[Requirement] In the listing below, find the line with "return seams", then repeat exactly every line from the top through that one.

[Source data]
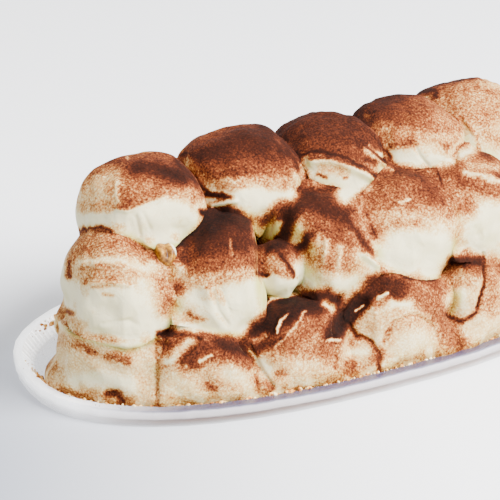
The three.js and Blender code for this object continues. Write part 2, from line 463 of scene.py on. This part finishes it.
neighbours_within, deepest_touch, widest_gap, seam_overlap = 0.08, 0.002, 0.0025, 0.0001
fill_in_tier = {"top": 0.006, "mid": 0.016, "bas": 0.012}
fill_between_tiers, fill_at_small_puff = 0.010, 0.005


def seams_of(name):
    """The seams of a puff: its neighbour, which way it is, how far the seam is from the
    puff's middle, and how wide the cream fills the valley along it."""
    seams = []
    for other in corners:
        facing = centres[other] - centres[name]
        apart = np.linalg.norm(facing)
        if other == name or apart > neighbours_within or "bare_pastry" in (name, other):
            continue
        facing /= apart
        own = ((corners[name] - centres[name]) @ facing).max()
        theirs = apart - ((corners[other] - centres[other]) @ -facing).max()
        if -deepest_touch < theirs - own < widest_gap:
            tier = name[:3]
            fill = fill_in_tier[tier] if other.startswith(tier) else fill_between_tiers
            if "small" in name + other:
                fill = fill_at_small_puff
            seams.append((other, facing, (own + theirs) / 2 + seam_overlap, fill))
    return seams


def normals_of(points, faces):
    """Which way a surface faces at each of its points."""
    first, second, third = (points[faces[:, corner]] for corner in range(3))
    cross = np.cross(second - first, third - first)
    total = np.zeros_like(points)
    for corner in range(3):
        for axis in range(3):
            total[:, axis] += np.bincount(faces[:, corner], cross[:, axis], len(points))
    return total / np.linalg.norm(total, axis=1)[:, None]


def share_under(seen, stroke):
    """How much each seen point lies under a brush stroke along a line of picture points."""
    line = np.array(stroke["line"], float)
    nearest = np.full(len(seen), np.inf)
    margin = 2 * stroke["width"]
    before = line.max(axis=0) + margin < seen.min(axis=0)
    beyond = line.min(axis=0) - margin > seen.max(axis=0)
    if before.any() or beyond.any():
        return np.zeros(len(seen))
    starts, ends = (line[:-1], line[1:]) if len(line) > 1 else (line, line)
    for start, end in zip(starts, ends):
        along = end - start
        share = np.clip((seen - start) @ along / max(along @ along, 1e-9), 0, 1)
        nearest = np.minimum(nearest, np.linalg.norm(seen - start - share[:, None] * along, axis=1))
    return np.exp(-(nearest / stroke["width"]) ** stroke["edge"])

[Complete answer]
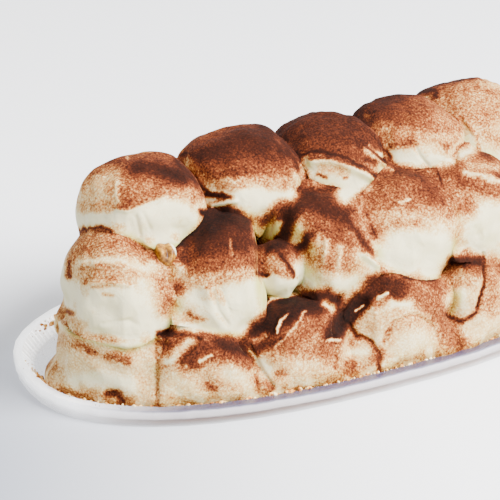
The three.js and Blender code for this object continues. Write part 2, from line 463 of scene.py on. This part finishes it.
neighbours_within, deepest_touch, widest_gap, seam_overlap = 0.08, 0.002, 0.0025, 0.0001
fill_in_tier = {"top": 0.006, "mid": 0.016, "bas": 0.012}
fill_between_tiers, fill_at_small_puff = 0.010, 0.005


def seams_of(name):
    """The seams of a puff: its neighbour, which way it is, how far the seam is from the
    puff's middle, and how wide the cream fills the valley along it."""
    seams = []
    for other in corners:
        facing = centres[other] - centres[name]
        apart = np.linalg.norm(facing)
        if other == name or apart > neighbours_within or "bare_pastry" in (name, other):
            continue
        facing /= apart
        own = ((corners[name] - centres[name]) @ facing).max()
        theirs = apart - ((corners[other] - centres[other]) @ -facing).max()
        if -deepest_touch < theirs - own < widest_gap:
            tier = name[:3]
            fill = fill_in_tier[tier] if other.startswith(tier) else fill_between_tiers
            if "small" in name + other:
                fill = fill_at_small_puff
            seams.append((other, facing, (own + theirs) / 2 + seam_overlap, fill))
    return seams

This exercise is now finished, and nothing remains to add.